Once you have your estimated peak draw, apply one of these approaches:
- The 80% rule: Your peak system draw should be no more than 80% of the PSU’s rated wattage. A 400W system needs at least a 500W PSU. This is the minimum safe headroom for most builds.
- The 1.4x to 1.5x rule: Multiply your estimated peak draw by 1.4 or 1.5. A 500W system gets a 700W to 750W PSU. This lands your typical gaming load near the efficiency sweet spot and gives comfortable margin for spikes.
- The 50% target: Size your PSU so that your normal gaming or working load sits around 50% of rated capacity. This maximizes efficiency and gives the most headroom, but it can mean paying for wattage you’ll rarely touch.
For most people, the 1.4x to 1.5x approach hits the best balance between cost, noise, efficiency, and safety. The 80% rule works if you’re on a tight budget and your PSU is a quality unit with proper transient handling. The 50% target makes the most sense for high-end builds with power-hungry GPUs.
Overclocking Adds to the Equation
If you plan to overclock your GPU, you’ll typically raise its power limit by 10% to 20% above stock settings. Some enthusiasts push to 114% or higher. Your CPU can see similar increases depending on how aggressively you overclock, with high-end chips easily adding 50W to 100W over their default power limits.

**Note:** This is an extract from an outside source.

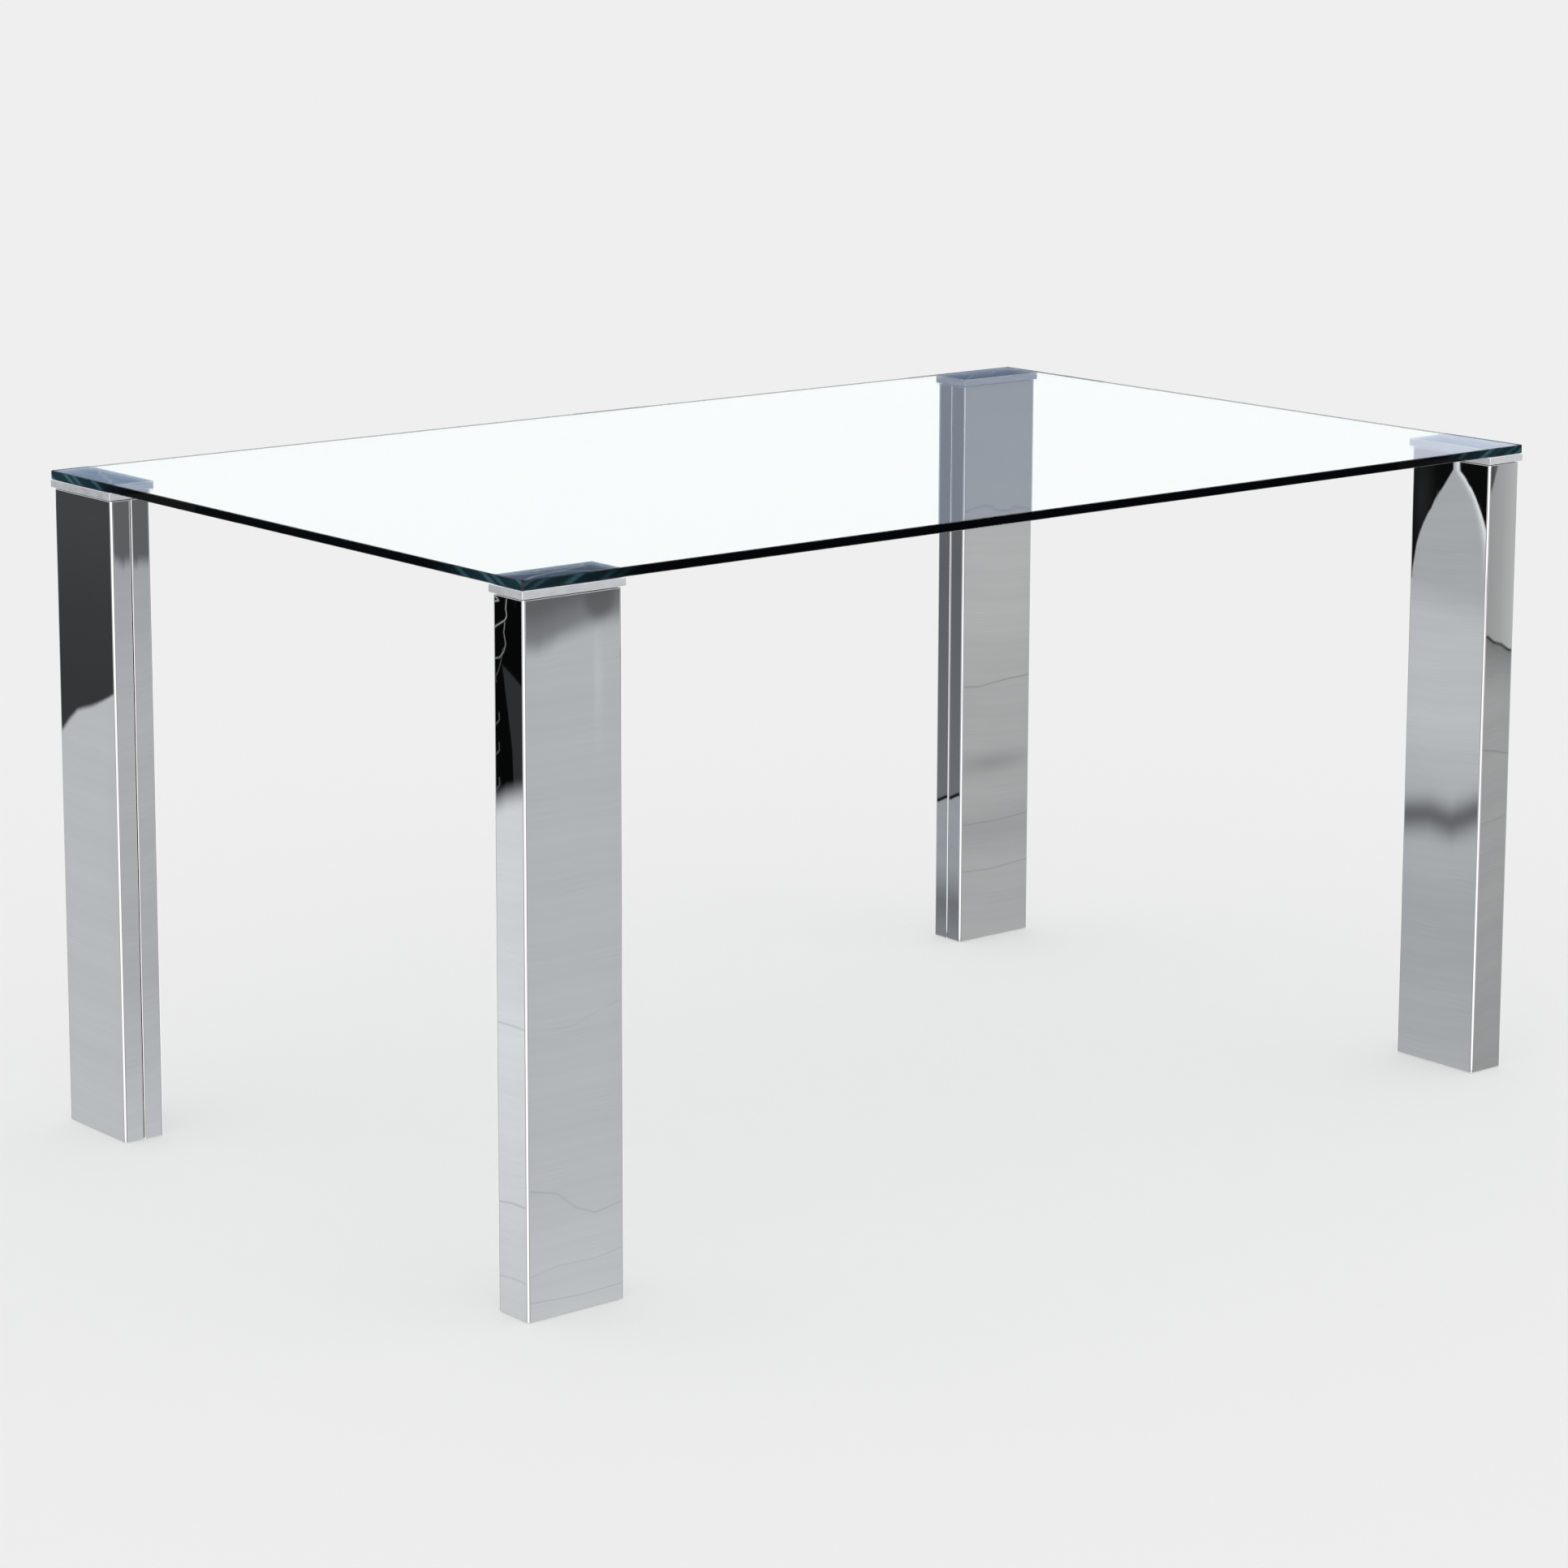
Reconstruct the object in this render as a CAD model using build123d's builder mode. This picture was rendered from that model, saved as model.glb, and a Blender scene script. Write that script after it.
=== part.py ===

Calculate your headroom based on the overclocked power draw, not the stock numbers. If your GPU draws 300W at stock and you plan to run it at a 20% higher power limit, use 360W as your baseline for that component.
Upgrade Headroom
GPU power consumption has increased significantly with each generation at the high end. Mid-range cards have stayed relatively stable, but flagship GPUs have climbed from the 250W range to 350W and beyond over just a few generations. If you tend to upgrade your GPU every two or three years, building in an extra 100W to 150W beyond your current needs can save you from also replacing your PSU at the next upgrade.
A good power supply lasts 7 to 10 years. Spending a bit more now for a higher-wattage unit often costs less than buying a whole new PSU later. If your current system draws 450W at peak and you’re considering a 650W PSU, stepping up to 750W or 850W gives you meaningful room to drop in a more power-hungry GPU down the road without a second thought.

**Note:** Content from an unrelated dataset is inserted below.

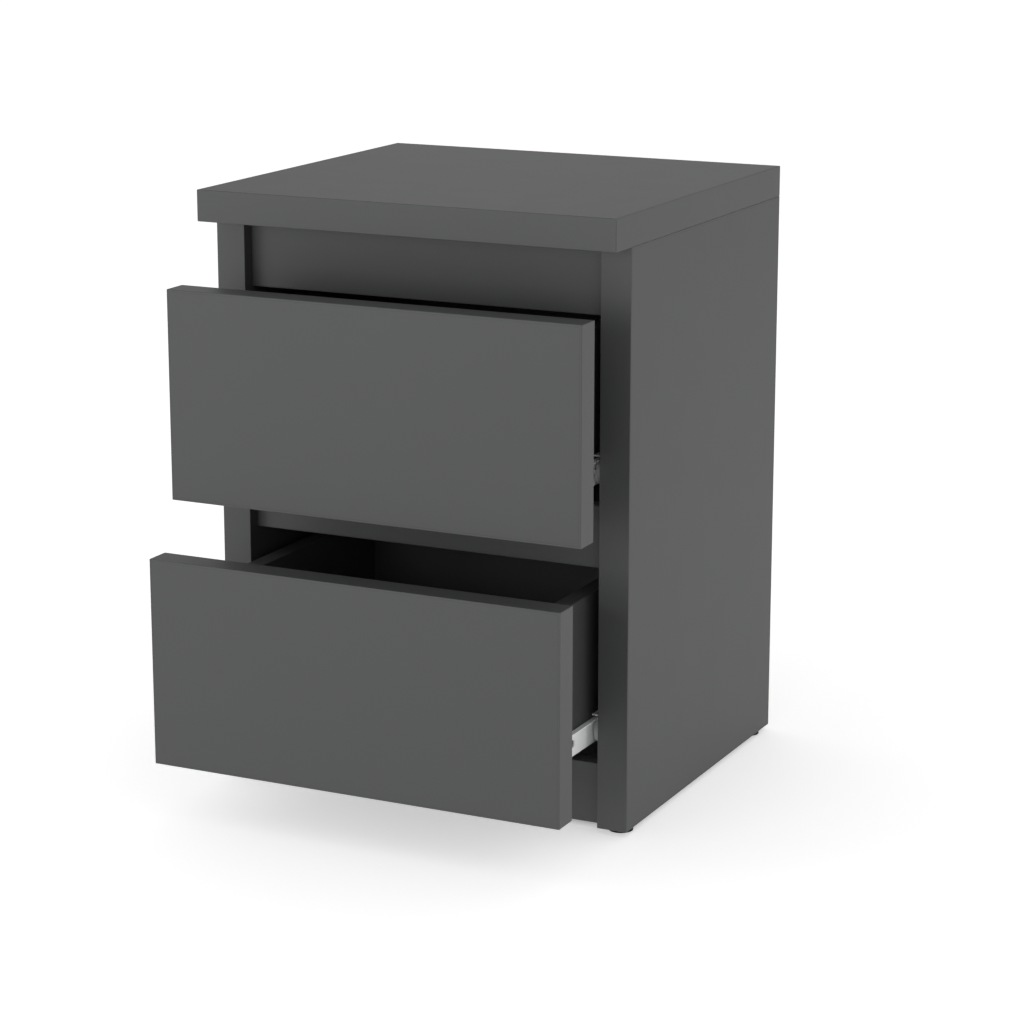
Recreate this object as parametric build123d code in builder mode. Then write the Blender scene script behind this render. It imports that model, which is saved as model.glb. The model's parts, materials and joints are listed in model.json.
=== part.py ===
from build123d import *
from collections import namedtuple
import os

# Bedside cabinet of melamine-faced board. An overhanging top lies on two thick side panels, four
# rails tie the sides together, and two drawers with plain slab fronts run on roller runners.
# X is left to right, Y is front to back and +Z is up. The origin is on the floor, in the middle
# of the footprint that the cabinet covers with its drawers pulled out as far as they stand here.

os.makedirs("parts", exist_ok=True)

Screw = namedtuple("Screw", "shank head length proud")
Nail = namedtuple("Nail", "shank head thickness length")
Wheel = namedtuple("Wheel", "radius thickness rise setback")

# Cabinet, mm
width = 400
top_depth = 372
side_depth = 340
side_height = 512
thick_board = 28
thin_board = 16
hardboard = 3
board_round = 0.6
glide_height = 5
glide_radius = 11
glide_round = 0.4
glide_inset = 20
glide_recess = 1.4
front_rail_setback = 12
rail_height = 55
top_rail_height = 61.5
back_inset = 12
back_panel_lift = 3
groove_depth = 5.5
groove_width = 3.2
groove_end_gap = 0.5

# Drawers, mm
front_width = 393
front_height = 186.5
front_board = 25
front_gap = 2
lower_front_height = 44.5
between_fronts = 44
box_width = 318
box_height = 135
box_length = 300
box_lift = 27.5
bottom_lift = 10
pulled_out = {"upper": 63.5, "lower": 103}

# Roller runners, mm. A wheel's rise is from the drawer box's lower edge to its centre, and its
# setback from the end of the profile that carries it.
sheet = 1.2
sheet_bend = 1
runner_length = 300
profile_clearance = 1
drawer_web_height = 24
drawer_flange = 6
drawer_foot = 12
channel_low = 4.5
channel_high = 27.5
channel_depth = 10.6
channel_mouth = 26.5
ear_drop = 2
ear_height = 14
ear_corner = 3
stop_distance = 38.3
stop_width = 6
stop_height = 4
rear_relief = 25
front_wheel = Wheel(radius=11, thickness=9, rise=10.3, setback=14)
rear_wheel = Wheel(radius=10, thickness=6.8, rise=16, setback=12)
wheel_side_gap = 0.6
wheel_rim = 2.2
wheel_dish = 0.6
wheel_recess = 1.3
wheel_recess_radius = 4.4
wheel_bevel = 0.5
axle_radius = 2.5
axle_clearance = 0.06
axle_head_radius = 3.6
axle_head = 0.8
cabinet_screw_stations = (37, 133, 261)
drawer_screw_stations = (34, 160, 255)
drawer_spare_holes = (80, 215)
drawer_screw_rise = 11
spare_hole_radius = 3.6

# Fittings, mm
slack = 0.1
cam_radius = 7.4
cam_thickness = 12.2
cam_recessed = 0.3
cam_reach = 34
cam_axis_depth = 8
cam_bevel = 0.5
cam_slot = (8, 1.5, 2.4)
bolt_thread_radius = 3
bolt_thread_length = 11
bolt_neck_radius = 2
bolt_neck_start = 22
bolt_head_radius = 3.2
bolt_head_start = 29
bolt_end = 33
bolt_way = 0.6
dowel_radius = 4
dowel_short = 12
dowel_long = 18
dowel_bevel = 1
runner_screw = Screw(shank=1.75, head=3.5, length=16, proud=0.6)
box_runner_screw = Screw(shank=1.75, head=3.5, length=12, proud=0.6)
corner_screw = Screw(shank=2, head=4, length=40, proud=0)
screw_rim = 0.3
panel_nail = Nail(shank=0.8, head=2.2, thickness=0.6, length=16)
glide_nail = Nail(shank=1.1, head=3, thickness=0.8, length=16)

# Stations of the fittings, mm: from the top's front edge, from a rail's lower edge, or from a
# drawer box's lower edge
top_cam_stations = (92, 312)
top_dowel_stations = (140, 264)
rail_cam_height = 17.5
rail_dowel_height = 41.5
box_cam_heights = (42, 116)
box_dowel_heights = (79,)
corner_screw_heights = (45, 105)
back_nail_stations = (-130, 0, 130)
bottom_nail_stations = (-110, 0, 110)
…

Quick Reference by Build Type
- Budget or office PC (200W to 300W draw): A 450W to 550W PSU provides plenty of headroom. These systems don’t produce significant transient spikes.
- Mid-range gaming (350W to 500W draw): A 650W to 750W PSU covers current needs with room for GPU upgrades.
- High-end gaming (500W to 700W draw): An 850W to 1000W PSU is the standard recommendation. An ATX 3.0 or 3.1 unit is strongly preferred for handling transient spikes from flagship GPUs.
- Enthusiast or workstation (700W+ draw): A 1000W to 1200W PSU, ideally ATX 3.1 certified. At this tier, transient spike handling is critical, and the PSU’s quality tier matters as much as its wattage rating.